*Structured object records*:

* * *

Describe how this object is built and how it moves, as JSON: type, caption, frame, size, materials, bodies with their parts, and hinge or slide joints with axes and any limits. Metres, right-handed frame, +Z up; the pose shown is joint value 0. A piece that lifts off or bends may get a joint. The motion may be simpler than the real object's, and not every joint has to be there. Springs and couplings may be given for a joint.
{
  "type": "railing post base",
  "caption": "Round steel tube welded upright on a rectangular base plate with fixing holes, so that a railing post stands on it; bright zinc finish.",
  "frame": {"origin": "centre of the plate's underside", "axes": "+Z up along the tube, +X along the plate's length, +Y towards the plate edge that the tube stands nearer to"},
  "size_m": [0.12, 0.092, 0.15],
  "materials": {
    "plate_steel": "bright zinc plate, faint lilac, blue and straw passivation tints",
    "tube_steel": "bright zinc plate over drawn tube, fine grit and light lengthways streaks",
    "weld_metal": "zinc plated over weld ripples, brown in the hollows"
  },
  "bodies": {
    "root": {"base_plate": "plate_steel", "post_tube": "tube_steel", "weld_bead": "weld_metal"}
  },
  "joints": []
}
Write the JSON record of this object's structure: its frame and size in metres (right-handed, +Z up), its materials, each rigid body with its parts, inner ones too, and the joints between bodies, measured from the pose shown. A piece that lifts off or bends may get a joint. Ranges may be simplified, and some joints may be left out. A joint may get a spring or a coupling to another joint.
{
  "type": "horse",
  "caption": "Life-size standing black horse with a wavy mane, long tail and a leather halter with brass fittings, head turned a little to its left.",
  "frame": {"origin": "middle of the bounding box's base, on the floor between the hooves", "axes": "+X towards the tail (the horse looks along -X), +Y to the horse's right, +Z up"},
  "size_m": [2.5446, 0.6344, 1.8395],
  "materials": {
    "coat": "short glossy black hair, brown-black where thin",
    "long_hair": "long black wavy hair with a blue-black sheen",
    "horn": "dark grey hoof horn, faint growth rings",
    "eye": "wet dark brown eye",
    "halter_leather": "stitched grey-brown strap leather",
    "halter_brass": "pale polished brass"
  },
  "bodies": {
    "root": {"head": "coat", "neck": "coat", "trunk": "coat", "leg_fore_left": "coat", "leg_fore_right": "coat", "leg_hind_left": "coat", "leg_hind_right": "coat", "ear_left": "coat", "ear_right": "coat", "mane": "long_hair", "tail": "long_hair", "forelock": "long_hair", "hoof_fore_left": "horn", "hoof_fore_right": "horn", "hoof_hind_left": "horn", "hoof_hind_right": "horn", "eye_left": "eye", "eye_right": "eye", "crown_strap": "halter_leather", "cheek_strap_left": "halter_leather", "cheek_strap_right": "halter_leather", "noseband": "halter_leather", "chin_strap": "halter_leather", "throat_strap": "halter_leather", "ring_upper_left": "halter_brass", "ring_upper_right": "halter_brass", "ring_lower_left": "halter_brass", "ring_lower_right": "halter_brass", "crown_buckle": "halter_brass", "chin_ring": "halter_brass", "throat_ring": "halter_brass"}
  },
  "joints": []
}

* * *

*TO BE DONE*: Repeat each record exactly. Omit nothing.

*TASK OUTPUT*:
Describe how this object is built and how it moves, as JSON: type, caption, frame, size, materials, bodies with their parts, and hinge or slide joints with axes and any limits. Metres, right-handed frame, +Z up; the pose shown is joint value 0. A piece that lifts off or bends may get a joint. The motion may be simpler than the real object's, and not every joint has to be there. Springs and couplings may be given for a joint.
{
  "type": "railing post base",
  "caption": "Round steel tube welded upright on a rectangular base plate with fixing holes, so that a railing post stands on it; bright zinc finish.",
  "frame": {"origin": "centre of the plate's underside", "axes": "+Z up along the tube, +X along the plate's length, +Y towards the plate edge that the tube stands nearer to"},
  "size_m": [0.12, 0.092, 0.15],
  "materials": {
    "plate_steel": "bright zinc plate, faint lilac, blue and straw passivation tints",
    "tube_steel": "bright zinc plate over drawn tube, fine grit and light lengthways streaks",
    "weld_metal": "zinc plated over weld ripples, brown in the hollows"
  },
  "bodies": {
    "root": {"base_plate": "plate_steel", "post_tube": "tube_steel", "weld_bead": "weld_metal"}
  },
  "joints": []
}
Write the JSON record of this object's structure: its frame and size in metres (right-handed, +Z up), its materials, each rigid body with its parts, inner ones too, and the joints between bodies, measured from the pose shown. A piece that lifts off or bends may get a joint. Ranges may be simplified, and some joints may be left out. A joint may get a spring or a coupling to another joint.
{
  "type": "horse",
  "caption": "Life-size standing black horse with a wavy mane, long tail and a leather halter with brass fittings, head turned a little to its left.",
  "frame": {"origin": "middle of the bounding box's base, on the floor between the hooves", "axes": "+X towards the tail (the horse looks along -X), +Y to the horse's right, +Z up"},
  "size_m": [2.5446, 0.6344, 1.8395],
  "materials": {
    "coat": "short glossy black hair, brown-black where thin",
    "long_hair": "long black wavy hair with a blue-black sheen",
    "horn": "dark grey hoof horn, faint growth rings",
    "eye": "wet dark brown eye",
    "halter_leather": "stitched grey-brown strap leather",
    "halter_brass": "pale polished brass"
  },
  "bodies": {
    "root": {"head": "coat", "neck": "coat", "trunk": "coat", "leg_fore_left": "coat", "leg_fore_right": "coat", "leg_hind_left": "coat", "leg_hind_right": "coat", "ear_left": "coat", "ear_right": "coat", "mane": "long_hair", "tail": "long_hair", "forelock": "long_hair", "hoof_fore_left": "horn", "hoof_fore_right": "horn", "hoof_hind_left": "horn", "hoof_hind_right": "horn", "eye_left": "eye", "eye_right": "eye", "crown_strap": "halter_leather", "cheek_strap_left": "halter_leather", "cheek_strap_right": "halter_leather", "noseband": "halter_leather", "chin_strap": "halter_leather", "throat_strap": "halter_leather", "ring_upper_left": "halter_brass", "ring_upper_right": "halter_brass", "ring_lower_left": "halter_brass", "ring_lower_right": "halter_brass", "crown_buckle": "halter_brass", "chin_ring": "halter_brass", "throat_ring": "halter_brass"}
  },
  "joints": []
}